Quello del referendum non è uno strumento pienamente integrato nel sistema istituzionale olandese, viene raramente usato e la procedura per indirlo è articolata: in passato esso è stato invocato specialmente in riferimento a nuove leggi o a cambiamenti dei trattati comunitari (come ad esempio quello dell’aprile 2016 sull’associazione dell’Ucraina alla Ue). Questo significa che Wilders avrebbe bisogno di una maggioranza parlamentare piena per promulgare una legge che indice il referendum sulla Ue. Inoltre, una volta passata alla Camera Bassa, la legge dovrebbe poi passare al Senato, ma attualmente il Senato (in carica fino al 2019) ha i numeri per rifiutarne l’approvazione.

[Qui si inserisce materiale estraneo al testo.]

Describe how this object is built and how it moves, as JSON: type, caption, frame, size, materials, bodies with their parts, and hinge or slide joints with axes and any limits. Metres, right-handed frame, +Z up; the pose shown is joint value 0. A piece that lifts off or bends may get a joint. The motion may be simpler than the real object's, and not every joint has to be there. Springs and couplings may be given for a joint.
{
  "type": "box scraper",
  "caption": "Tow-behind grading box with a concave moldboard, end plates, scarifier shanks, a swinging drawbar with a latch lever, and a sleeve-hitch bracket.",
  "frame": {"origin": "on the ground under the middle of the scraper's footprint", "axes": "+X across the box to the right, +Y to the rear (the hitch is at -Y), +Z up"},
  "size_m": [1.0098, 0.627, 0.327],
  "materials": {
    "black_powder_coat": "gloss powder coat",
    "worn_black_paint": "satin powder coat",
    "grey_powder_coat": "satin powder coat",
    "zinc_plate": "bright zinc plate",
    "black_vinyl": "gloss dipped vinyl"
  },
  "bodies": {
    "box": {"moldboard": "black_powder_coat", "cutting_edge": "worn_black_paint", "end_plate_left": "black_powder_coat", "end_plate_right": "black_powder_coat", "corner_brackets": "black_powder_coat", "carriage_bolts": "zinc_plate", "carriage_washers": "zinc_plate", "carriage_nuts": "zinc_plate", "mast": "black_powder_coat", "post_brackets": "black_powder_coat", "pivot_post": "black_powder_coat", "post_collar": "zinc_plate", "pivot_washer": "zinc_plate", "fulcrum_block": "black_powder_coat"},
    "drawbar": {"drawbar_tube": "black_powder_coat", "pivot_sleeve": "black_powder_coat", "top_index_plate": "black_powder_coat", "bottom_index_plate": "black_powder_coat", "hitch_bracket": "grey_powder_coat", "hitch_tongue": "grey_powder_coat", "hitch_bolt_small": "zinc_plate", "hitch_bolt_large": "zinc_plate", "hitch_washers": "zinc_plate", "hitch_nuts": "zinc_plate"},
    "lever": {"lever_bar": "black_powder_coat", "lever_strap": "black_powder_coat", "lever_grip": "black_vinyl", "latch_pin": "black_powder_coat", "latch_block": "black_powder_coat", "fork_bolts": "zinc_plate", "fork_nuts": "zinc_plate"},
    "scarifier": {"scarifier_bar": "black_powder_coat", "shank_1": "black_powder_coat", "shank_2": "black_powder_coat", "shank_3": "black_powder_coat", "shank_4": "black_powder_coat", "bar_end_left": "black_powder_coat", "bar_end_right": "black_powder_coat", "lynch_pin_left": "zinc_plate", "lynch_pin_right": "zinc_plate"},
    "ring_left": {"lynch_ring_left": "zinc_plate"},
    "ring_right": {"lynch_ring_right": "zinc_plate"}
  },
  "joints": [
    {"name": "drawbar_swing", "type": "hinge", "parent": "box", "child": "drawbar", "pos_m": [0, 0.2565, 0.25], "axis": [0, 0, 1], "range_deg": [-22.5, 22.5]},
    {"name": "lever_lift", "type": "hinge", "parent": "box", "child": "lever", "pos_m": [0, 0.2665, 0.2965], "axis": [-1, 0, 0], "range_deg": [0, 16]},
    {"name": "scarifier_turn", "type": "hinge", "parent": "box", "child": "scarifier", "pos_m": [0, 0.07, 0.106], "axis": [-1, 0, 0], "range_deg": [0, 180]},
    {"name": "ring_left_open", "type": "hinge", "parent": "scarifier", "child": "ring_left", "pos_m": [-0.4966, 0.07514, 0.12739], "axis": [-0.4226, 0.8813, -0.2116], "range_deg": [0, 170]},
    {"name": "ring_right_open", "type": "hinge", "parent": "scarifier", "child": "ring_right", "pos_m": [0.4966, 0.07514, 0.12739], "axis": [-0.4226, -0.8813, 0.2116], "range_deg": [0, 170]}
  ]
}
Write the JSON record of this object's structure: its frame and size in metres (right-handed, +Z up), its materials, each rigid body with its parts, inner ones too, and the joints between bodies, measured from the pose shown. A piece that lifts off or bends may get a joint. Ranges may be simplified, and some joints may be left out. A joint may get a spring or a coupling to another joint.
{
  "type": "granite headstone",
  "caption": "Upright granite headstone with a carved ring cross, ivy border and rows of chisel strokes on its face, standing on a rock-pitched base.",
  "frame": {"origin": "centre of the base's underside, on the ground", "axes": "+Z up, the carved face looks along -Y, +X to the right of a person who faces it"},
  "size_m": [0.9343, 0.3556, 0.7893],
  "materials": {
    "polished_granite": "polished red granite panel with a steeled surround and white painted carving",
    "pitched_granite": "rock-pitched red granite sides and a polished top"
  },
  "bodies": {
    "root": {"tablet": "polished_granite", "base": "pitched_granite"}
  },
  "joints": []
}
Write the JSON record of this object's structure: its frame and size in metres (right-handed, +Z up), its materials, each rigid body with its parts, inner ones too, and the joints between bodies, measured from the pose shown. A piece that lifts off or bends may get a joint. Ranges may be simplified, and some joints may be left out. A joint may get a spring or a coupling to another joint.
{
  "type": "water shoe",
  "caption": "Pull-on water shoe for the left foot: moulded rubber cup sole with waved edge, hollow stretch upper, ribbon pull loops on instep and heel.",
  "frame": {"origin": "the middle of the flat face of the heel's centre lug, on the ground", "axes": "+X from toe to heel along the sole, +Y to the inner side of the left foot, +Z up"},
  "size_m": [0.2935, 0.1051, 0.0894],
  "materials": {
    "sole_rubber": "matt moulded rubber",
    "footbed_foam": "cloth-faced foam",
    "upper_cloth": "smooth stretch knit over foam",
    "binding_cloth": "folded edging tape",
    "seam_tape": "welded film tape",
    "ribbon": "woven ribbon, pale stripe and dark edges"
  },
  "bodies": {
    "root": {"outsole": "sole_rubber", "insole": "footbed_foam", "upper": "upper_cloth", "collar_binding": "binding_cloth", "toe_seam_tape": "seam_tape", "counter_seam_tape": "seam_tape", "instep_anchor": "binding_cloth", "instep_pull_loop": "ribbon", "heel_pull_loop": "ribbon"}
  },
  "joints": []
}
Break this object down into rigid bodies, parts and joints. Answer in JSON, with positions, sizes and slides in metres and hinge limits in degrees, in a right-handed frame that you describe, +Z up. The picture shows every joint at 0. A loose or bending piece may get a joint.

Per ora il mercato non sembra temere troppo le elezioni olandesi: lo spread vs Bund è aumentato da 9 a 18pb da metà gennaio, ma livelli anche superiori si erano registrati nel secondo trimestre 2016 e a inizio 2015. Tale tranquillità è giustificata. In entrambi gli scenari, il pericolo i Paesi Bassi possano avviare la procedura di uscita dall’Ue sarebbe disinnescato. Sulla base del quadro informativo ad oggi disponibile, un impatto sistemico sull’Europa e sull’euro delle elezioni olandesi è uno scenario molto improbabile. Tuttavia, ci aspettiamo che dopo le elezioni il Paese rimanga in una situazione di limbo, che si concluderà con la formazione di un governo fragile. Una situazione che potrebbe rendere il Pvv un contendente ancora più temibile fra qualche anno, se la coalizione di governo non troverà il modo di formulare una proposta politica convincente.